Şimdi diyeceksiniz ki: "Herkesin inancı kendine!" Zaten uyarılmayan Müslümanları bozan baskılardan biri de bu değil mi?
Yok kardeşim herkesin inancı kendine değildir! " İnsanlığı, günümüz gençliği, gelecek nesli, ahlâki düzeni ve İslam'ın etrafında toplanan ümmetin geleceğini ilgilendirir!"
Bütün bunlar sizi ilgilendirmiyorsa bizi ilgilendirir!
İslam'ın temellerinden {farz} biri de Ramazan ayında 'oruç' tutmaktır. Oruç; tân yerinin ağarmaya başlamasından itibaren güneş batarken kızıllığı batıya varıncaya kadar yememek, içmemek, ve cinsellikle ilgili herhangi bir şeyi yapmamaktır. Aynı zamanda oruç, sadece mideyle değil, tüm organlarla hatta; duyu, akıl, düşünce ve hayal de bile uygulanmalı, insanlığa ve gelecek nesle faydalı olabilmek için iyi bir miras bırakılmalıdır.
Maalesef; "Elhamdülillah Müslümanım" diyen bir çok insanın dışarda gözler önünde yiyip içmesi hem insanlığa hem de İslama büyük zarar veriyor olması ve vermeye de devam etmesi içler acısı olarak görünmektedir.
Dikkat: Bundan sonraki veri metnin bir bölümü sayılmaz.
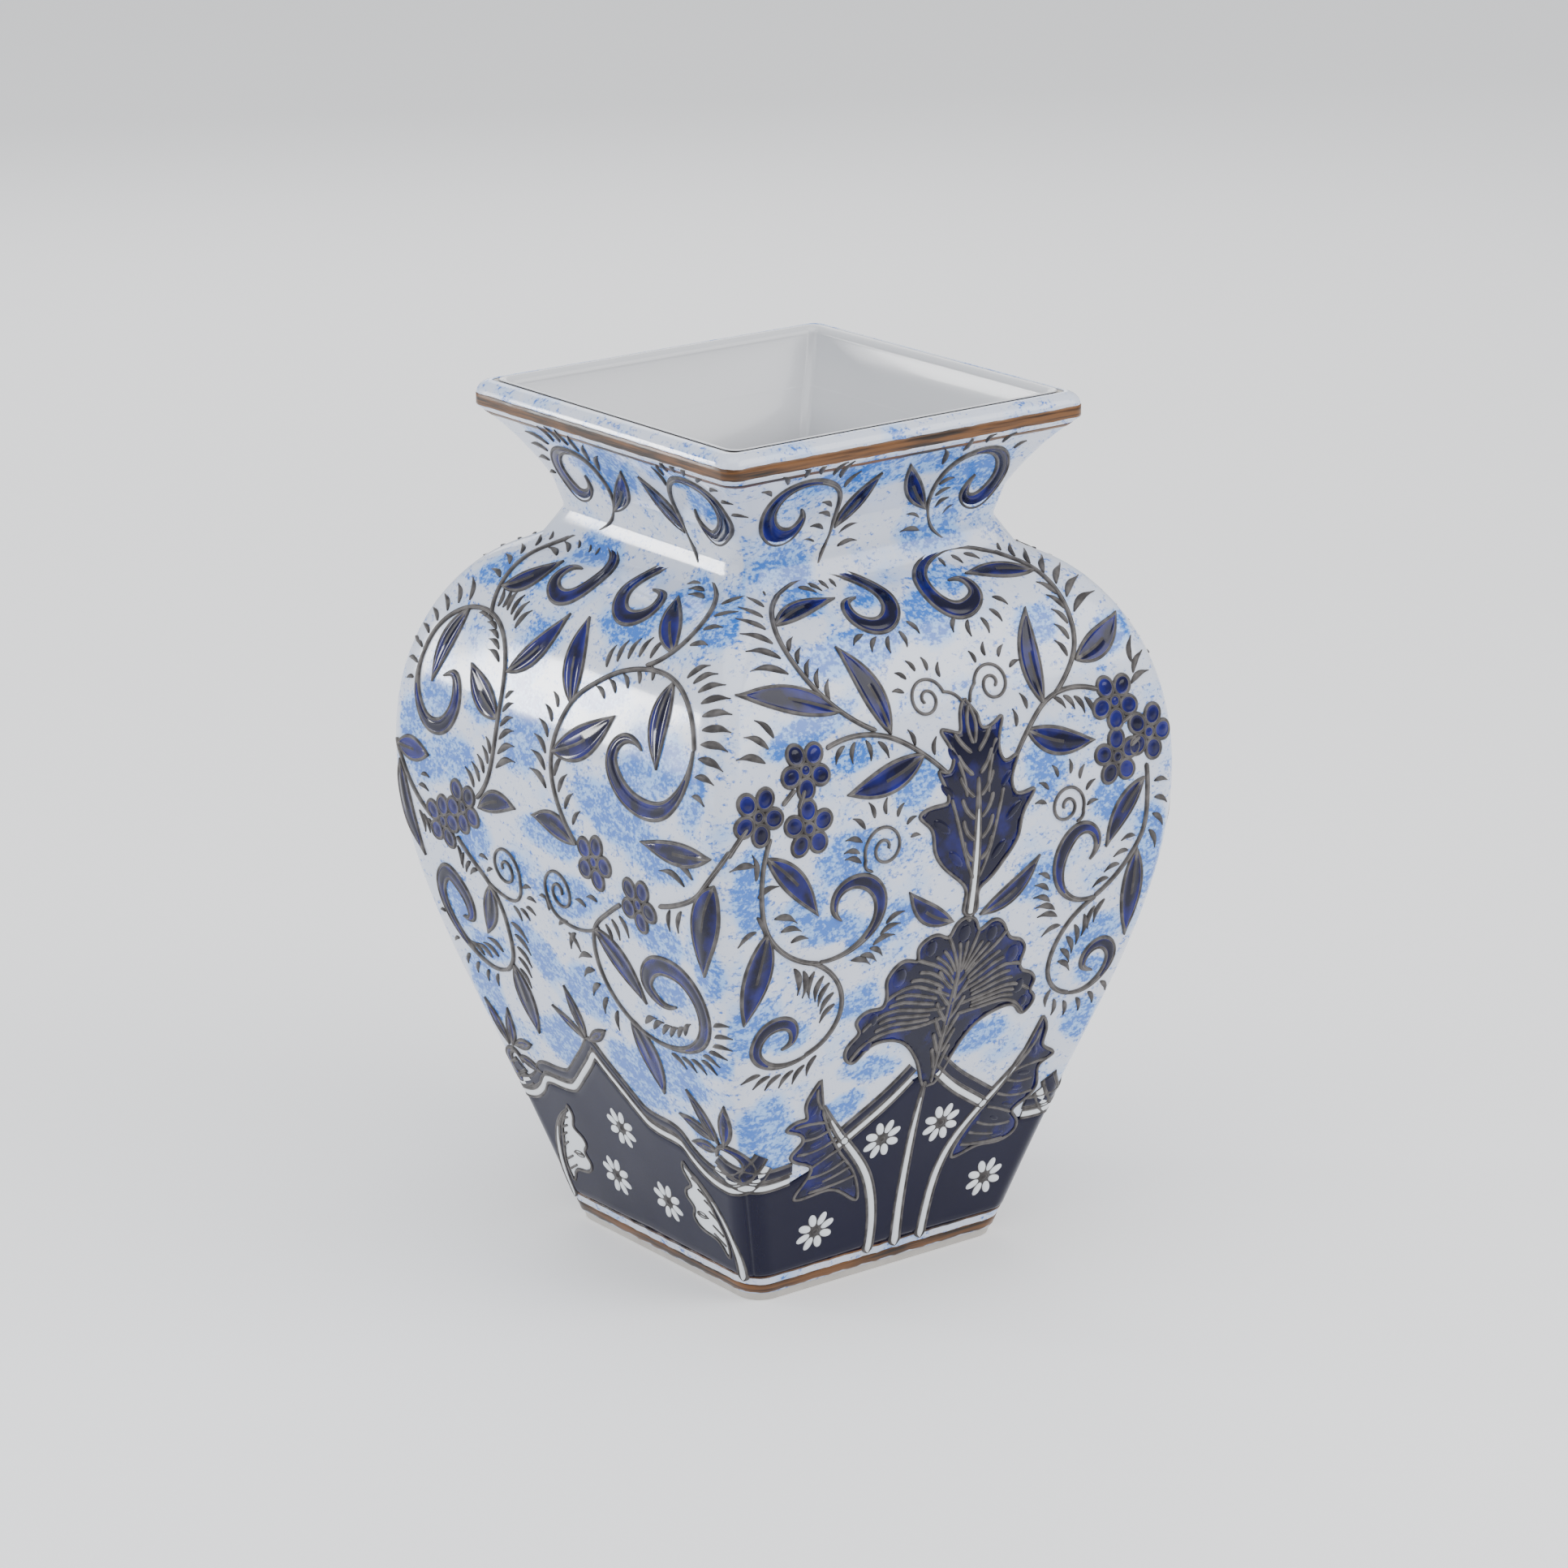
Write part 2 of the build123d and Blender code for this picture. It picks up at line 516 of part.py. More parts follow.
def side_vines():
    """The thin stems that tie the leaves, scrolls and flowers together."""
    return (
        stroke((-39.6, 269.2, 2), (-46.6, 262, 1.8), (-49.8, 252.5, 1.8), (-50.3, 242.5, 1.8), (-48, 234.4, 1.6)),
        stroke((-77.2, 215.6, 1.8), (-73, 224, 1.8), (-66.3, 230.4, 1.8), (-58, 233.8, 1.8), (-48, 233.8, 1.8),
               (-40, 230.6, 1.8), (-33.6, 224, 1.8), (-30, 215, 1.8), (-29.4, 204, 1.8), (-30.5, 191, 1.8),
               (-33.8, 179.6, 1.8), (-40.5, 171.4, 1.8)),
        stroke((42, 271.4, 2), (49.4, 264.4, 1.8), (53.6, 255, 1.8), (52.6, 247, 1.8), (48.4, 240.6, 1.8),
               (41.6, 236.4, 1.6)),
        stroke((77.6, 215.6, 1.8), (72, 224.4, 1.8), (63.7, 231, 1.8), (52, 234.6, 1.8), (40.3, 233.8, 1.8),
               (28.7, 230, 1.8), (18.7, 224, 1.8), (11, 217.6, 1.8), (5.4, 208, 1.8), (2.9, 198, 1.8),
               (4, 188.6, 1.8), (8.4, 179.6, 1.8), (17, 169.6, 1.8)),
        stroke((-55.5, 152.6, 1.6), (-48, 146, 1.8), (-41, 140.4, 1.8), (-36, 133, 1.8), (-34.6, 122.5, 1.8),
               (-36.6, 112.5, 1.8), (-43, 106, 1.8)),
        stroke((39.5, 153.4, 1.6), (30.3, 147.5, 1.8), (22.6, 141, 1.8), (19.6, 131, 1.8), (21.2, 121, 1.8),
               (26.2, 112.6, 1.8), (35.4, 106.6, 1.8)),
        stroke((-71.5, 157.4, 1.6), (-79.7, 164, 1.8), (-85, 173, 1.8)),
        stroke((64, 159.6, 1.6), (75.3, 163.3, 1.8), (83.7, 168.3, 1.8), (89, 174.5, 1.8)),
    )


def side_sprigs():
    """Three-leaved sprigs over the peak and the two ends of the border."""
    return (
        leaf(-3.6, 89.6, -19.7, 98.3, 3.8), leaf(-3.2, 91, -7.5, 109.5, 6), leaf(-2.2, 89.8, 11.2, 97.5, 4.6),
        leaf(63, 69.6, 52.8, 87.5, 6), leaf(65.4, 69.6, 72.8, 87.5, 5.6), leaf(61, 70.4, 43.7, 74.6, 5.6),
        leaf(60.4, 65.6, 46.4, 64.6, 4.6), leaf(-57.8, 69.6, -53, 86.1, 5.6), leaf(-60, 69.6, -66.4, 86.6, 5.6),
        leaf(-56.4, 70.4, -44.3, 73.8, 5), leaf(-56.4, 65.4, -43.5, 62.6, 4.6),
        stroke((60.5, 65, 2), (65, 67.4, 2.6), (69.6, 65, 3.4), (70.4, 60.4, 4), (66.6, 56.6, 4)),
        stroke((-56, 65, 2), (-60, 67, 2.6), (-63, 64.4, 3.4), (-63.4, 60, 4), (-60, 56.6, 4)),
    )


def side_border():
    """The stepped border that peaks in the middle."""
    right = ((-3, 86.4), (5.2, 78.6), (18.2, 66.6), (21, 65), (38.6, 63.2), (42, 58.6), (48.6, 54),
             (57, 52.6), (65, 54), (71, 58.4))
    left = mirrored(*right, axis=-2)
    outline = [(x, s + 3.4) for x, s in left[::-1]] + [(x, s + 3.4) for x, s in right[1:]]
    outline += [(x, s - 3.6) for x, s in right[::-1]] + [(x, s - 3.6) for x, s in left[1:]]
    return (patch(*outline),)


def side_skirt():
    """The navy skirt from the border down to the foot band."""
    return (
        patch((-75, 55), (-69, 50.4), (-61, 49), (-52.6, 50.4), (-46, 55), (-42.6, 59.6), (-25, 61.4),
              (-22.2, 63), (-9.2, 75), (-1, 82.8), (5.2, 75), (18.2, 63), (21, 61.4), (38.6, 59.6),
              (42, 55), (48.6, 50.4), (57, 49), (65, 50.4), (71, 55), (71, 10.2), (-75, 10.2)),
    )


def side_half_leaves():
    """A white half-leaf in each lower corner of the skirt."""
    right = ((35.3, 52.5), (33.7, 48.3), (36, 42.5), (29.8, 37.5), (33.7, 32.5), (31.2, 25.8), (38.7, 22.5),
             (45.6, 17.5), (48.6, 11), (53, 11), (54, 20), (52.6, 30), (48, 38.5), (41, 46.5))
    return patch(*right), patch(*mirrored(*right, axis=1))


def side_daisies():
    """Three daisies on the skirt."""
    return [daisy(x, s) for x, s in ((0.3, 54.1), (-13.5, 30), (16.5, 29.6))]


# ---- Raised enamel: cutting the marks and placing them on the faces ---------------------------------
def enamel_layer(low, high):
    """The layer over one face between two heights above the glaze, running right across it."""
    levels = [side_length * i / SECTIONS for i in range(SECTIONS + 1)]
    inner = [on_side(along, low) for along in levels]
    outer = [on_side(along, high) for along in levels]
    with BuildPart() as layer:
        with BuildSketch(Plane.YZ):
            with BuildLine():
                Polyline(*[(-half, level) for half, level in inner])
                Line((-inner[-1][0], inner[-1][1]), (-outer[-1][0], outer[-1][1]))
                Polyline(*[(-half, level) for half, level in reversed(outer)])
                Line((-outer[0][0], outer[0][1]), (-inner[0][0], inner[0][1]))
            make_face()
        extrude(amount=belly, both=True)
    return layer


with BuildSketch() as face_outline:
    with BuildLine():
        edge_places = [on_side(side_length * i / SECTIONS) for i in range(SECTIONS + 1)]
        edge = Spline(*[(half - EDGE_KEEP, level) for half, level in edge_places])
        Line(edge @ 1, (0, rim_level))
        Line(edge @ 0, (0, 0))
        mirror(about=Plane.YZ)
    make_face()

relief_layer = enamel_layer(0, RELIEF)
skirt_layer = enamel_layer(0, SKIRT_RELIEF)


def cut_enamel(marks, taken, layer):
    """The given marks as a piece on the front face, leaving out what is already taken."""
    with BuildPart() as piece:
        with BuildSketch(Plane.XZ) as drawing:
            for mark in marks:
                add(mark)
            add(face_outline.sketch, mode=Mode.INTERSECT)
            for other in taken:
                add(other, mode=Mode.SUBTRACT)
        extrude(amount=2 * belly)
        add(layer.part, mode=Mode.INTERSECT)
    return piece


def place_enamel(piece, turn, name, colour):
    """The front face's piece turned round to another face."""
    with BuildPart() as placed:
        add(piece.part, rotation=(0, 0, turn))
    save(placed, name, colour)


FRONT_MARKS = {
    "neck_scrolls": front_neck_scrolls, "shoulder_scrolls": front_shoulder_scrolls,
    "plume": front_plume, "blossom": front_blossom, "stems": front_stems, "flowers": front_flowers,
    "leaves": front_leaves, "body_scrolls": front_body_scrolls, "curls": front_curls,
    "vines": front_vines, "daisies": front_daisies, "border": front_border, "skirt": front_skirt,
}
SIDE_MARKS = {
    "neck_scrolls": side_neck_scrolls, "shoulder_scrolls": side_shoulder_scrolls,
    "flowers": side_flowers, "leaves": side_leaves, "body_scrolls": side_body_scrolls,
    "curls": side_curls, "vines": side_vines, "sprigs": side_sprigs,
    "half_leaves": side_half_leaves, "daisies": side_daisies, "border": side_border, "skirt": side_skirt,
}
PALE = ("daisies", "half_leaves")

for marks, faces in ((FRONT_MARKS, {"front": 0, "back": 180}), (SIDE_MARKS, {"left": -90, "right": 90})):
    taken = []
    for name, draw in marks.items():
        drawn = draw()
        piece = cut_enamel(drawn, taken, skirt_layer if name == "skirt" else relief_layer)
        taken += drawn
        colour = 0xF2F2F2 if name in PALE else 0x1E2250
        for face, turn in faces.items():
            place_enamel(piece, turn, f"{face}_{name}", colour)
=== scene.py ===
import math

import bpy
import numpy as np
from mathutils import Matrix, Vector, geometry


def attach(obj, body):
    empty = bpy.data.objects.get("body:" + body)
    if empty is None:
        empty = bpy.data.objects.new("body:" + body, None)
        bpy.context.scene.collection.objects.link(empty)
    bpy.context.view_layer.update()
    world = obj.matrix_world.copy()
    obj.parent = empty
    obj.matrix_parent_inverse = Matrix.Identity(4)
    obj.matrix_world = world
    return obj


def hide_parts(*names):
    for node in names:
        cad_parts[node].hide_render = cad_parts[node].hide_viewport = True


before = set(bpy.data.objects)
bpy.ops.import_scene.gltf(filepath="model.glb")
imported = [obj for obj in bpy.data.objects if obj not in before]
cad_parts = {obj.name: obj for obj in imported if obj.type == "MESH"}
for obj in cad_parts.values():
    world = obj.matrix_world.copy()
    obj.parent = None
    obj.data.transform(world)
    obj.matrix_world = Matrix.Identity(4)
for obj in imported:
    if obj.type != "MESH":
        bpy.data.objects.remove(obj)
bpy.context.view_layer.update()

bl_info = {
    "name": "Painted pottery vase",
    "version": (1, 0, 0),
    "blender": (4, 5, 0),
    "location": "View3D > Sidebar > Vase",
    "description": "Builds a square pottery vase with raised enamel scrolls, leaves and flowers",
    "category": "Add Mesh",
}

MM = 0.001
BODY = "root"

# How far each face is turned from the front one, in degrees about +Z.
FACE_TURN = {"front": 0, "left": -90, "back": 180, "right": 90}


# ---- Sizes and colours that a user may change -----------------------------------------------------
def length(name, description, default, low=0.0):
    """A length property in millimetres."""
    return bpy.props.FloatProperty(name=name, description=description, default=default, min=low, precision=2)


def colour(name, description, default):
    """A linear colour property."""
    return bpy.props.FloatVectorProperty(
        name=name, description=description, default=default, size=3, min=0, max=1, subtype="COLOR"
    )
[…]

Çünkü böyle davranış, günümüz gençliğine kötü örnekle gelecek neslin bozulmasına sebep olacaktır. İşte İslam düşmanlarının istediğide budur! Savaşmadan kendiliğinden içten bozulması... Eskiden sahur vakti bütün evlerin ışıkları yanar, maneviyat yüklü heyecanla çatal kaşık, Kur'an ve dua sesleriyle çınlardı mahalleler. Maalesef günümüzde evin penceresinden bakıldığında yüzlerce evden birkaçının ışığının yandığını görürüz! Bu da, İslam ümmeti arasında, dinin temeli olan {farz} oruc'a ne kadar değer verildiği (değersizleştiklerini) görülür. Halbuki dini ayakta tutan bu beş temelden (Şehadet etmek, namaz kılmak, oruç tutmak, hacca gitmek ve zekât vermek) birinin eksik olması ümmeti sarsacak, zamanla diğer farzlar da önemsenmeyecektir. Böylece Müslümanlar asimilasyona uğrayacak, yok olma ve batıllaşmaya doğru hızla ilerleyecektir. Böyle devam ederse düşmanın yararına, Müslümanların ise zararına olacaktır.